What Does The Unpopular Ordinance And Rahul Gandhi”s Outburst Tell Us About Our Leaders?

Posted on September 30, 2013 in Politics

By Soumya Raj:

The road to hell is always paved with good intentions, they say. The latest, much hyped about ordinance by the UPA gives a clean chit to the lawmakers who were previously disqualified on grounds of being convicted of offences with two or more years in jail, and also barred from contesting elections. Not only did it evoke a mixed response from the people, it also disoriented the entire polarization of the frontrunners; such as Rahul Gandhi, Milind Deora and Sandip Dixit.


This could have been a really weak pedestal to sieve the good leaders from the bad — after all, if they are convicted of any crime amounting to a punishment of two or more years in jail, they would be immediately barred from contesting in elections or even holding their office. However, if they make an appeal to a higher court and that appeal is accepted within 90 days, this conviction is negated and they can again hold the positions they were refuted from. The very act of approving this much harried and not well thought of ordinance has a lot of loopholes, why such a sudden ordinance on an issue on which there was no previous or well organized political consensus? Or why such an urgency to bring forth an ordinance itself, in the first place? Doesn’t it give a chance to anyone, fraud or fealty,  to hold an important say in our governance, thus vanquishing our faith in democracy forever?

Although in not a very polished way, or pertaining to the code of conduct Rahul Gandhi should be following, given a person of his popularity and stature, and a slightly juvenile stint, he has managed to get across the message that this indeed is not correct. There are so many loopholes in the ordinance, which makes it comes across as a very hasty way to gain the people’s trusts. The way the ordinance has been pushed through, all of a sudden, shows how threadbare and shallow the whole process of approving the ordinance was. It would be a shame if parliamentarians with serious charges, most of which could be true, could come to request for votes to govern a democracy like India, when their records are dotted with several offences.

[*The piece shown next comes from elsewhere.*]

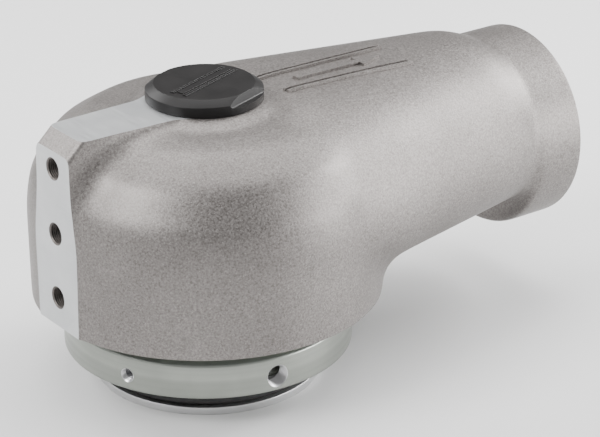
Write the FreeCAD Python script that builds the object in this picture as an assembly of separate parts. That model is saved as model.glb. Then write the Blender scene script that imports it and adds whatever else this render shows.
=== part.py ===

While the people get some food for thought about how our very “democratic” country is shaping up, BJP takes full advantage of this whole chink, where Rahul represents Congress’s viewpoints and openly claimed the ordinance to be “nonsense”, saying that Congress grain of thought does not match UPA’s decision. Rahul is, for perhaps the first time, not wrong, since a democracy’s basic line of governance is by the people, for the people, of the people. And if out of all the possible leaders, the good and the bad have equal chances to govern our country, where will our loyalties lie? This decision is controversial and disturbed, and has disturbed many; leaders with previous crimes as nasty as rapes, murders, child molestation, abuse or corruption can stand at the same level as the more suitable candidates.

Given the whole concept of egalitarianism in a democracy, there should be no question of giving a chance to people with such dubious records. And such advancements shake up the faith of people, that too, right before the onset of the 2014 elections. Such decisions show the poor thinking skills our leaders have, and also the lack of farsightedness, which could give a few people power (who are already wolves under sheep skins) to destroy the already declining governance, the very pillars that hold up the policymaking business would crumble furthermore.